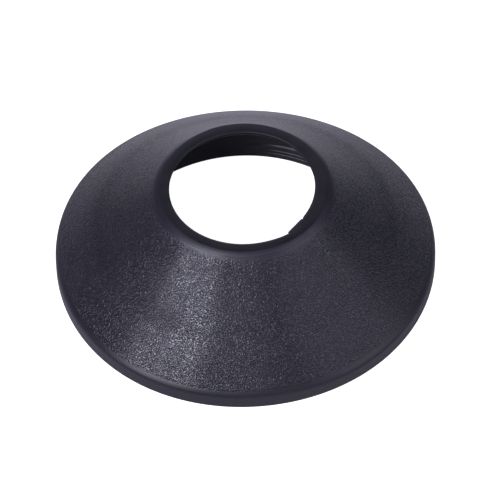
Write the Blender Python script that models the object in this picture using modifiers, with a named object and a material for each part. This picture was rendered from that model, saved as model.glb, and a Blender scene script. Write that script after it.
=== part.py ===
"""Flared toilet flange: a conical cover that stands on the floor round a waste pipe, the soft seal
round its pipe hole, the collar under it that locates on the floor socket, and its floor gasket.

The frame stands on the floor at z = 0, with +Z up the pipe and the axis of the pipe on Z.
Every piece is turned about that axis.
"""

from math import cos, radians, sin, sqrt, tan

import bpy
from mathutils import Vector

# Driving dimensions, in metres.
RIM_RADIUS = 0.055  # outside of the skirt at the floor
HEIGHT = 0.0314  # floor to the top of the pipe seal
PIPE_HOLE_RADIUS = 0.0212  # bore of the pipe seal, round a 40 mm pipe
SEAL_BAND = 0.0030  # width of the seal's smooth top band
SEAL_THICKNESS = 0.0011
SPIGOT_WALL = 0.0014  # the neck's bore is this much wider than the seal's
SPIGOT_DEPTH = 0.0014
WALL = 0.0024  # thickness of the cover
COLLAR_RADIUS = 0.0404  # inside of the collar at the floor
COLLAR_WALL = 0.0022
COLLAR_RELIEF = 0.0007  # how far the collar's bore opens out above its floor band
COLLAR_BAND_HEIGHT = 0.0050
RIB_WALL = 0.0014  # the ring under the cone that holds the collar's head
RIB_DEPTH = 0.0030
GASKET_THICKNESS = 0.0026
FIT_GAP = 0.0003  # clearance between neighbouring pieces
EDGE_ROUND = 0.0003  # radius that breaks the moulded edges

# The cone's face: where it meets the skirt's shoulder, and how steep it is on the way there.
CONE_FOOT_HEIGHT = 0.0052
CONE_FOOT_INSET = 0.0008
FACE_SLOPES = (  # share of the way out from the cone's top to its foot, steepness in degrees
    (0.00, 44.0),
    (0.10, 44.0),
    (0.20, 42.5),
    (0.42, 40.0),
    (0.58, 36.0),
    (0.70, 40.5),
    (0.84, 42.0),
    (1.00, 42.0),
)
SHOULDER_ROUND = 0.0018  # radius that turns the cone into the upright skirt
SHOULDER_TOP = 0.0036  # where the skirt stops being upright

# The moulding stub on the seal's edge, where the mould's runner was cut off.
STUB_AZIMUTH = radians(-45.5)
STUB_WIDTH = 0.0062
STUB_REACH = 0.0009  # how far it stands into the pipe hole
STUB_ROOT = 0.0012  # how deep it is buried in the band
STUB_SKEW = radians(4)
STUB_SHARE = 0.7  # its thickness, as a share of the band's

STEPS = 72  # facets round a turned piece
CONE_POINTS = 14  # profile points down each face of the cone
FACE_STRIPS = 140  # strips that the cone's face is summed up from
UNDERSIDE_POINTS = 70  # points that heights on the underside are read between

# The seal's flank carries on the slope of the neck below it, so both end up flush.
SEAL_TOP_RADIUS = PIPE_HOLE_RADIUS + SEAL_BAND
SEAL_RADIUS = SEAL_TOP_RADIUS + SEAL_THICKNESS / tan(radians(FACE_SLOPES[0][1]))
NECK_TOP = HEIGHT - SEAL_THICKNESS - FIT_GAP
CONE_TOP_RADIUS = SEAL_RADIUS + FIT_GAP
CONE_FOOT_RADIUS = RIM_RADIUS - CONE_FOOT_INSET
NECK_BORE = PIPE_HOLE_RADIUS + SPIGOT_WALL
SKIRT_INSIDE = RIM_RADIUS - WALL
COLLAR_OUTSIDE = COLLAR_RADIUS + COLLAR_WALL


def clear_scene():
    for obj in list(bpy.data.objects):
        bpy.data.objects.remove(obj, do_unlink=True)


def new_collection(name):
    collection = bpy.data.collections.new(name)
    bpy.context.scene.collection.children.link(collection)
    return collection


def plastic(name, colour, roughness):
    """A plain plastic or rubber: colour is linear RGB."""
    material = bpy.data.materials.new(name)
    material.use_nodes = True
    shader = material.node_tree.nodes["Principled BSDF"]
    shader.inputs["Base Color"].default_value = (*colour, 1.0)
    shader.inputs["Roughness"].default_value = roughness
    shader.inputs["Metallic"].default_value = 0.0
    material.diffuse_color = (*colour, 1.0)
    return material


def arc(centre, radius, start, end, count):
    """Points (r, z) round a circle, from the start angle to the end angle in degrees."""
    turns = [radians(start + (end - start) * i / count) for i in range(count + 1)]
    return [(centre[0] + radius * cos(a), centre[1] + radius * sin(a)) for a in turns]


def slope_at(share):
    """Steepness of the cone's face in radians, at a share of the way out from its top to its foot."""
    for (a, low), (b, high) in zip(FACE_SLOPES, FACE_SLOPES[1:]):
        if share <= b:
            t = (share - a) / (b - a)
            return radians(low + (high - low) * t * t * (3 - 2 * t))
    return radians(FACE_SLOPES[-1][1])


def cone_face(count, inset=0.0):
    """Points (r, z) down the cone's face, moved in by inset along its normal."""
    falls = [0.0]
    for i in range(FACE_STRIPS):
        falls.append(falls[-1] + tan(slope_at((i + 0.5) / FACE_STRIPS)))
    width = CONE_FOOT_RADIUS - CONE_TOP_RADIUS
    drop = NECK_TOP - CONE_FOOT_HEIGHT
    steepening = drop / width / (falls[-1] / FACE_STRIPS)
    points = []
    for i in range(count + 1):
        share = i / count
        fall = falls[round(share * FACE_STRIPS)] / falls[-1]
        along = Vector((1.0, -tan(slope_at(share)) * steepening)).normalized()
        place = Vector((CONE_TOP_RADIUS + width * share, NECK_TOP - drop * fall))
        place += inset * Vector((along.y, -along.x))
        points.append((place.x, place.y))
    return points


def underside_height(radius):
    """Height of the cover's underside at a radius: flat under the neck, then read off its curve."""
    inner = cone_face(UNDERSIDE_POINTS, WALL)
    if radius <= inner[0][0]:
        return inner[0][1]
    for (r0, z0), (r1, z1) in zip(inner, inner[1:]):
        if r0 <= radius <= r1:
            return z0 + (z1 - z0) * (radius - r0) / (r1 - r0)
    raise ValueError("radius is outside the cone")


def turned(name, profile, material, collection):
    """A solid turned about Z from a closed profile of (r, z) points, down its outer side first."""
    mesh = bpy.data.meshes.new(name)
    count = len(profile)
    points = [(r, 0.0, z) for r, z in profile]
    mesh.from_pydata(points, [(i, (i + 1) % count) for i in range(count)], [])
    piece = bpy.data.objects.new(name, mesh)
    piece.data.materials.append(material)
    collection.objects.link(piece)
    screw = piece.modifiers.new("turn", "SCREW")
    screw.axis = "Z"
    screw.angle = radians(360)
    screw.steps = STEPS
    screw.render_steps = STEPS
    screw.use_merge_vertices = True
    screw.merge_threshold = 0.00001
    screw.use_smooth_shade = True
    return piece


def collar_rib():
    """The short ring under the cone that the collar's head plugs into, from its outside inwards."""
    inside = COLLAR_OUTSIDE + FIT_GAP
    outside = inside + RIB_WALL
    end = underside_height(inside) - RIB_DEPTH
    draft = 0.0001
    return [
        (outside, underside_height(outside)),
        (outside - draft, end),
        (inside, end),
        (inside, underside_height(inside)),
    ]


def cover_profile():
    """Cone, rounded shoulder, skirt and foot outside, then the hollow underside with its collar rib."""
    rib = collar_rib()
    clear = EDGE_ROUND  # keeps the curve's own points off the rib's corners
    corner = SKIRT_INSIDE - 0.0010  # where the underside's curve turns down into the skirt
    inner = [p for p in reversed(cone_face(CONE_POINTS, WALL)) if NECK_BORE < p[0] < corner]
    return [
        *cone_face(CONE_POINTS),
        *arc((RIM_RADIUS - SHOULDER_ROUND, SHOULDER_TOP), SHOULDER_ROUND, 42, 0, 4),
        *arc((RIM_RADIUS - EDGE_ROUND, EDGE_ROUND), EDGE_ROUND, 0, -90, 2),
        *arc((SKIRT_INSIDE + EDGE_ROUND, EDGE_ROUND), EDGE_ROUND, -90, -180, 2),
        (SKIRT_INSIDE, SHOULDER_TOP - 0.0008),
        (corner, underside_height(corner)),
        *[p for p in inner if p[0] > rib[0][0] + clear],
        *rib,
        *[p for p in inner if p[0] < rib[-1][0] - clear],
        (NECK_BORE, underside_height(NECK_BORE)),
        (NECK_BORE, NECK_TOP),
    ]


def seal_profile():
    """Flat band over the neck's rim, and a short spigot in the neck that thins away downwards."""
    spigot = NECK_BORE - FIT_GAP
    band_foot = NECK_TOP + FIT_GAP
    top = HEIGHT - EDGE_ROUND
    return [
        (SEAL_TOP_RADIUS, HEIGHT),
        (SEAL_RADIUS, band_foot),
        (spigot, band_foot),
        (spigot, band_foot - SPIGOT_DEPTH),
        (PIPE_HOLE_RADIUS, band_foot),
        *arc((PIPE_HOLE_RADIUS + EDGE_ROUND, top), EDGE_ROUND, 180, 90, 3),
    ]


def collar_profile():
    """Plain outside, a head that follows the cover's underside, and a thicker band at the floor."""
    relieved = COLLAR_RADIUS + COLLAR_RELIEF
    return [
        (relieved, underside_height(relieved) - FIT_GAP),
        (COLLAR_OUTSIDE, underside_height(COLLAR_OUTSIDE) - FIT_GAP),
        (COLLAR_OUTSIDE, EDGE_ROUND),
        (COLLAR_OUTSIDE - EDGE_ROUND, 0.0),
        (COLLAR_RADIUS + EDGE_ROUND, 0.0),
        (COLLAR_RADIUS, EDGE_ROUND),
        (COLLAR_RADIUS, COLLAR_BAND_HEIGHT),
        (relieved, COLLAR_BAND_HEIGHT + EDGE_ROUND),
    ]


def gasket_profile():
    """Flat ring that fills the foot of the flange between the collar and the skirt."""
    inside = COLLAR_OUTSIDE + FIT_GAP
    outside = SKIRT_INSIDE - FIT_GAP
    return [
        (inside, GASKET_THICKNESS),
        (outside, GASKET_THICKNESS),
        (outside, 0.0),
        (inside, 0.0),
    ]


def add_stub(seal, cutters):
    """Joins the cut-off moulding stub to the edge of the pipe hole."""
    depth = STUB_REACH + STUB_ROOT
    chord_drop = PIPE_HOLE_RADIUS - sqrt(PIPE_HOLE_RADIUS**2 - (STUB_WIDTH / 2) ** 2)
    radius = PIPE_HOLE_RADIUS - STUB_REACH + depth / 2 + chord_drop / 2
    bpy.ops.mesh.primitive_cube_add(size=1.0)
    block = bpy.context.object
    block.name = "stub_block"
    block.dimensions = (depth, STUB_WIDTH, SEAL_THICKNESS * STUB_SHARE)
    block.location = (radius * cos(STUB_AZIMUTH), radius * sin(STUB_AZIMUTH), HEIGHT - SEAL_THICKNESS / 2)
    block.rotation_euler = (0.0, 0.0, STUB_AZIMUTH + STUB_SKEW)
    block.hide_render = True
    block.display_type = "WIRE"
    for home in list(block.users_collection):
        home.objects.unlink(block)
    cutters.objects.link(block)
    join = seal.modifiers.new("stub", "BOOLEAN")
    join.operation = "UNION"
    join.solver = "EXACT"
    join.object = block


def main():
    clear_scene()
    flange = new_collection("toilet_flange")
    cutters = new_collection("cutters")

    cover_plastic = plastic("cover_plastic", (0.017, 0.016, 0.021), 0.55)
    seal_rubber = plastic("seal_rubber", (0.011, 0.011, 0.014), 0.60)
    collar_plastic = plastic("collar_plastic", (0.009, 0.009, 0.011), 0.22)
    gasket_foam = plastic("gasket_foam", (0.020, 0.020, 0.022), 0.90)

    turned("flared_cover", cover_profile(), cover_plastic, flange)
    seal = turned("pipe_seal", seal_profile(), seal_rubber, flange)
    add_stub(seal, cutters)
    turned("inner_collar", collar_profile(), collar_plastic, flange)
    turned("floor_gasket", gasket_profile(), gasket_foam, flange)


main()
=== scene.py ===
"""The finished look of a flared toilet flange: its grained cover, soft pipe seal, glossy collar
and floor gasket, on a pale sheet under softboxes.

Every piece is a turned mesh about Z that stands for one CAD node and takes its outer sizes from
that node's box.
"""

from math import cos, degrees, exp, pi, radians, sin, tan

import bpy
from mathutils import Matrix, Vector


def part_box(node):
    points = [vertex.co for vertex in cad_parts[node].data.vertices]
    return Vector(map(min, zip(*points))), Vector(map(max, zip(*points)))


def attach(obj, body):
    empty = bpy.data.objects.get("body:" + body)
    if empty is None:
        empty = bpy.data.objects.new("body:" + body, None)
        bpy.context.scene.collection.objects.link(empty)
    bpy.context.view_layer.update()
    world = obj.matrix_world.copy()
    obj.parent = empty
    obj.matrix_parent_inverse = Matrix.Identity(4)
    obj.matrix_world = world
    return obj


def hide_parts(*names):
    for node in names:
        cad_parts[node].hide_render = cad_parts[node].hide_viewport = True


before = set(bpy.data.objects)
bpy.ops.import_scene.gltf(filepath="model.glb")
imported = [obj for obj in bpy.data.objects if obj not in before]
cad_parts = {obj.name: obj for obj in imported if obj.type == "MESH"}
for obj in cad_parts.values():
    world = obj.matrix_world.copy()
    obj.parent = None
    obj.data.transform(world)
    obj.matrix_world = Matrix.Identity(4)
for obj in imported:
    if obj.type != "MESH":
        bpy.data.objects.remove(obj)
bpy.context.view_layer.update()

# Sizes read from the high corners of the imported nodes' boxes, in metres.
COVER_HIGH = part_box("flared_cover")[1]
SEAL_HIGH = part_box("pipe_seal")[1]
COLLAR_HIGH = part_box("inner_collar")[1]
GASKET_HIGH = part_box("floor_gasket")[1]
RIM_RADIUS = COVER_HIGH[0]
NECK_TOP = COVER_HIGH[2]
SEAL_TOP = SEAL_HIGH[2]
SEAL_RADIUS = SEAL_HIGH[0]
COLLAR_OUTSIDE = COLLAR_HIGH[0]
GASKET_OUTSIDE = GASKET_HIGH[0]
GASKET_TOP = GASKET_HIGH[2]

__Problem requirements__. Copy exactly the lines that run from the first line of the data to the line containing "from mathutils import Vector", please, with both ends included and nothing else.

__Worked answer__.
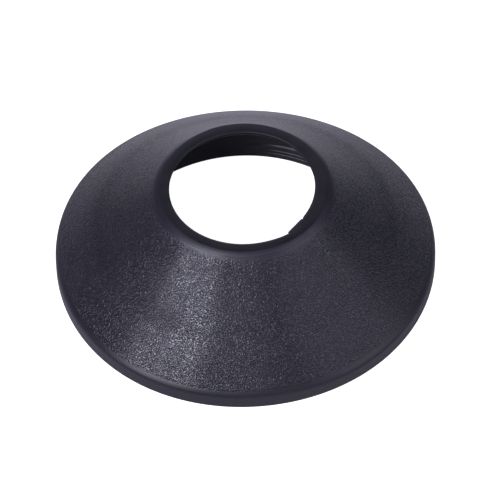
Write the Blender Python script that models the object in this picture using modifiers, with a named object and a material for each part. This picture was rendered from that model, saved as model.glb, and a Blender scene script. Write that script after it.
=== part.py ===
"""Flared toilet flange: a conical cover that stands on the floor round a waste pipe, the soft seal
round its pipe hole, the collar under it that locates on the floor socket, and its floor gasket.

The frame stands on the floor at z = 0, with +Z up the pipe and the axis of the pipe on Z.
Every piece is turned about that axis.
"""

from math import cos, radians, sin, sqrt, tan

import bpy
from mathutils import Vector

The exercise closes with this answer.